19,000 pieces of information navigable on a map.

And then you remember it’s a game, and the game is not even about this information. There’s also maybe 4000 cosmetic items, and players like Asmongold are likely to tell you the name and where to find them and what quest it involves. There are 30,000 quests, half of which these players could tell you about just by seeing the NPC. There are bosses and mob types, surely at least 500 unique ones which can be named. 9000 spells, and a given player will know 150 of them and what they do by their image and when to use them.

Then there are the random things: the potions and other consumables, the emote commands, what you do in a raid, the hundreds of different vendors, the hundreds of materials for building things. Not to mention the lore!

These longterm WoW players easily know 45,000 pieces of distinct information. It’s crazy when you add it all up like that.

Where Mankrik's wife? will still get a flinch from open-beta or early release players on the Horde side.

This isn't specific to MMOs, notably. Even ignoring the extreme outliers like those with encyclopedic knowledge of Mario 64 glitches, there's probably a pretty sizable subset of Zelda BOTW players who can recognize each of 120 shrines, 14 towers, 80ish quests, yada yada (though I don't think anyway cares about the 'golden seeds').

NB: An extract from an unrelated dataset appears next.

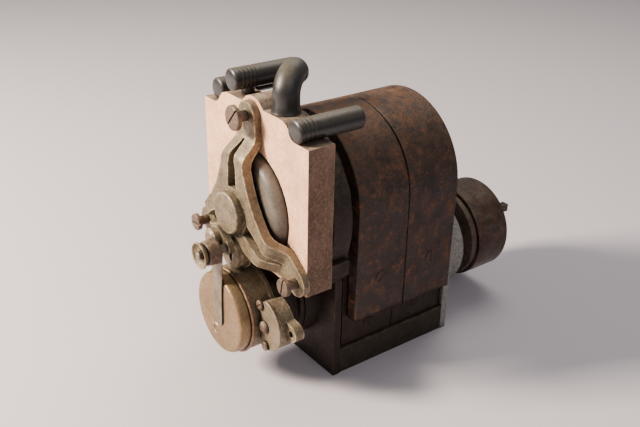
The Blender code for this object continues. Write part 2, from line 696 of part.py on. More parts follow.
def oiler():
    """The lower boss with an oval pocket in its face, and the lug that carries the terminal post."""
    profile = [(0, -91.5), (0, OILER_FRONT), (8.8, OILER_FRONT), (9.3, OILER_FRONT + 0.6), (9.3, -91.5)]
    boss = turned("oiler_boss", DULL_BRASS, profile, OILER, steps=24)
    x, z = OILER
    pocket = arc((x + 1.5, z + 2.2), 1.7, 0, 180, 6) + arc((x + 1.5, z - 2.2), 1.7, 180, 360, 6)
    cut(boss, prism("pocket", DULL_BRASS, pocket, OILER_FRONT - 2, OILER_FRONT + 1.6))
    lug = arc((-8.0, 92.5), 7.0, 60, 240, 10) + arc((POST_X - 1.0, POST_Z), 5.0, -100, 60, 8)
    join(boss, prism("lug", DULL_BRASS, lug, -98.3, OILER_FRONT + 0.7))
    collar = [(0, -103.4), (4.6, -103.4), (6.4, -102.2), (6.6, -98.0), (0, -98.0)]
    join(boss, turned("collar", DULL_BRASS, collar, (-8.0, 92.5), steps=16))
    return boss


def terminal():
    """The post with its insulating barrel, the dished thumb nut and the swinging clip spring."""
    stud = [(0, -117.2), (2.0, -117.2), (2.5, -116.6), (2.5, -98.6), (0, -98.6)]
    turned("terminal_stud", BRIGHT_STEEL, stud, POST, steps=12)
    barrel = [(2.8, -112.6), (6.8, -112.6), (7.4, -112.0), (7.8, -105.1), (2.8, -105.1)]
    turned("terminal_barrel", RUSTY_STEEL, barrel, POST, steps=20)
    nut = [(2.8, -112.9), (6.0, -112.9), (8.2, -115.4), (8.2, -116.4), (7.5, -116.4)]
    nut += [(6.6, -115.2), (5.0, -114.1), (2.8, -114.1)]
    thumb_nut = turned("terminal_nut", DULL_BRASS, nut, POST, steps=18)
    eye = 7.2
    outline = arc(POST, eye, -20, 200, 14)
    outline += [(POST_X - 6.0, 80.0), (POST_X - 4.2, 62.0), (POST_X - 3.6, 43.0)]
    outline += arc((POST_X, 41.6), 3.5, 190, 350, 8)
    outline += [(POST_X + 3.6, 43.0), (POST_X + 4.2, 62.0), (POST_X + 6.0, 80.0)]
    clip = prism("clip_spring", BRIGHT_STEEL, outline, -104.8, -104.1, [ring(POST, 2.9, 16)])
    return thumb_nut, clip


def spider_screws():
    """Shouldered screws with slotted round heads, one through each eye of the bracket."""
    slot_angles = (50.0, 5.0, 80.0)
    for i, arm in enumerate(BRACKET_ARMS):
        centre = polar(DISTRIBUTOR, EYE_R, arm)
        radius = 7.4 if i == 0 else 5.5
        profile = [(0, -90.4), (radius - 0.6, -90.4), (radius, -89.8), (radius, -87.6), (3.1, -87.6)]
        profile += [(3.1, -76.7), (0, -76.7)]
        screw = turned(f"spider_screw_{i + 1}", RUSTY_STEEL, profile, centre, steps=20)
        slot = prism("slot", RUSTY_STEEL, box_outline(-12, 12, -0.6, 0.6), -93, -89.3)
        turn = Matrix.Rotation(math.radians(-slot_angles[i]), 4, "Y")
        slot.data.transform(Matrix.Translation((centre[0] * MM, 0, centre[1] * MM)) @ turn)
        cut(screw, slot)


# ---------------------------------------------------------------- high-tension collector


def collector():
    """The brush holder over the slip ring, its brush and spring, and the bar under the arch."""
    here = (0.0, SLIP_RING_Y)
    profile = [(4.4, 61.0), (HOLDER_R, 61.0), (HOLDER_R, 95.5), (HOLDER_R - 1, 97.0), (0, 97.0), (0, 92.0)]
    profile += [(4.4, 92.0)]
    turned("brush_holder", EBONITE, profile, here, "Z", 20)
    bar_back = SLIP_RING_Y - HOLDER_R - GAP
    rod("hightension_bar", EBONITE, 4.4, -45.2, bar_back, (0, 91.0), 20)
    brush = rod("collector_brush", CARBON, 4.0, 56.4, 72.0, here, 16, "Z")
    turns = 6
    steps = 8
    wire = 0.55
    low = 72.3 + wire
    high = 91.7 - wire
    path = []
    for i in range(turns * steps + 1):
        angle = 2 * math.pi * i / steps
        climb = (high - low) * i / (turns * steps)
        path.append((3.2 * math.cos(angle), here[1] + 3.2 * math.sin(angle), low + climb))
    spring = swept("brush_spring", BRIGHT_STEEL, path, [wire] * len(path), 4)
    return brush, spring


# ---------------------------------------------------------------- assembly

base()
pole_pieces()
magnets()
front_casting()
front_cover()
rear_casting()
bearings()
distributor_block()
lead_sleeves()
spider_bracket()
spider_screws()
oiler()
nut_piece, clip_piece = terminal()
brush_pieces = collector()

pinion = gear("pinion_gear", PINION_TEETH, SHAFT, SHAFT_R + GAP, 90.0, BRIGHT_STEEL)
armature = [armature_core(), armature_winding(), *shafts(), slip_ring(), pinion]
armature += coupling() + breaker()
pivot("armature_axis", 0, 0, SHAFT_Z, *armature)

half_pitch = 180.0 / DISTRIBUTOR_TEETH
wheel = gear("distributor_gear", DISTRIBUTOR_TEETH, DISTRIBUTOR, 5.3, -90.0 + half_pitch, DULL_BRASS)
pivot("distributor_axis", 0, 0, DISTRIBUTOR_Z, wheel, distributor_shaft(), *distributor_rotor())

pivot("timing_axis", 0, 0, SHAFT_Z, breaker_housing(), breaker_cap(), cam_ring(), *timing_details())
pivot("rocker_axis", ROCKER_PIVOT[0], -88.7, ROCKER_PIVOT[1], *rocker())
pivot("clip_axis", POST_X, -104.4, POST_Z, clip_piece)
pivot("nut_axis", POST_X, -114.5, POST_Z, nut_piece)
pivot("brush_axis", 0, SLIP_RING_Y, 72.0, *brush_pieces)
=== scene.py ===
import math

import bmesh
import bpy
import numpy as np
from mathutils import Matrix, Vector


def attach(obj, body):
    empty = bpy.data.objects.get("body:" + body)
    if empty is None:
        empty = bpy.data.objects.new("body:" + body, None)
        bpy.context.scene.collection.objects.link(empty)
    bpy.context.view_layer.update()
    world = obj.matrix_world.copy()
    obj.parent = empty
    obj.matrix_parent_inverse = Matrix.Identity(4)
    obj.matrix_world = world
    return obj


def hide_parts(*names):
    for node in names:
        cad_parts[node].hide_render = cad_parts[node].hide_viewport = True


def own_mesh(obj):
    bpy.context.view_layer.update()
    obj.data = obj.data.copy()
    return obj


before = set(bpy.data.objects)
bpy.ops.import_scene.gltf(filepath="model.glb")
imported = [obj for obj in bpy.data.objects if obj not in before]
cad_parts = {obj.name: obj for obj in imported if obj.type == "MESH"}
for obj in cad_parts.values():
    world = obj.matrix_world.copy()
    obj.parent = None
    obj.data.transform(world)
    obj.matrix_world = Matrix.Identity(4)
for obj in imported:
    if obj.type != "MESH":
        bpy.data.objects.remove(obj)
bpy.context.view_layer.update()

# An old horseshoe-magnet ignition magneto, finished from the base up in the order it is put
# together. Sizes are in millimetres, with the breaker at -Y and the drive coupling at +Y.


# ------------------------------------------------------------------ stage
# A plain pale table, one large soft lamp at the front left, and weak fills from the right and
# from above, so the side of the magnets stays readable.

camera_data = bpy.data.cameras.new("camera")
camera_data.lens = 47.43
camera_data.clip_start = 0.01
camera = bpy.data.objects.new("camera", camera_data)
bpy.context.scene.collection.objects.link(camera)
azimuth = math.radians(52.86)
elevation = math.radians(26.36)
roll = math.radians(1.16)
aim = Matrix.Rotation(azimuth, 4, "Z") @ Matrix.Rotation(math.pi / 2 - elevation, 4, "X")
standing_at = Matrix.Translation((0.3824, -0.3168, 0.3290))
camera.matrix_world = standing_at @ aim @ Matrix.Rotation(roll, 4, "Z")
bpy.context.scene.camera = camera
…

ARK pretty much requires you to memorize 100-150 creatures by aggressiveness (which isn't just a matter of 'fights me or not', but also what mounts it won't attack), taming approach, diet, and utility; 'note runs' involve optimizing some (usually 100ish) subset of 1000 explorer notes for rapid experience gain; certain resources have important-to-recognize locations dependent on a map, so on. They usually won't get as large a list, but that's mostly a limit of their content and scope. Fallout or The Elder Scrolls players can end up with bizarrely specialized knowledge.

Some of this reflects video games being able to centralize that knowledge. FFXIV has somewhere upward of 500+ gathering items available from probably upwards of 150+ 'locations', but these are all hugely identifiable locations, and even the most generic landscapes (probably Coethas Western Highlands, which was often bashed as a boring snowy plain) has a landmark in sight for each gathering location. And as the memory palace approach attests, the combination of repetition and spatial reasoning may improve recall. Of course, on the flip side, almost nothing in Morrowind was hugely identifiable and there's no reason to every return to most ruins and... there's someone out there that knows where the One Muffin is.

That said, I'd caution that there's a big space between "longterm X players" and most or even many longterm players. I haven't played WoW for a while, but back when I did play the notorious difficulty finding anything in Thunder Bluffs or the Undercity was pretty well-established. For FFXIV, the problem of 'I have no memory of this place' is pretty standard for raids or dungeon roulettes, of which there are far fewer and which players would often repeat day-after-day for months when they were first released. I always end up going to the wrong part of the Gold Saucer trying to find Wild Rose, despite having done so on a weekly basis for the better part of a year.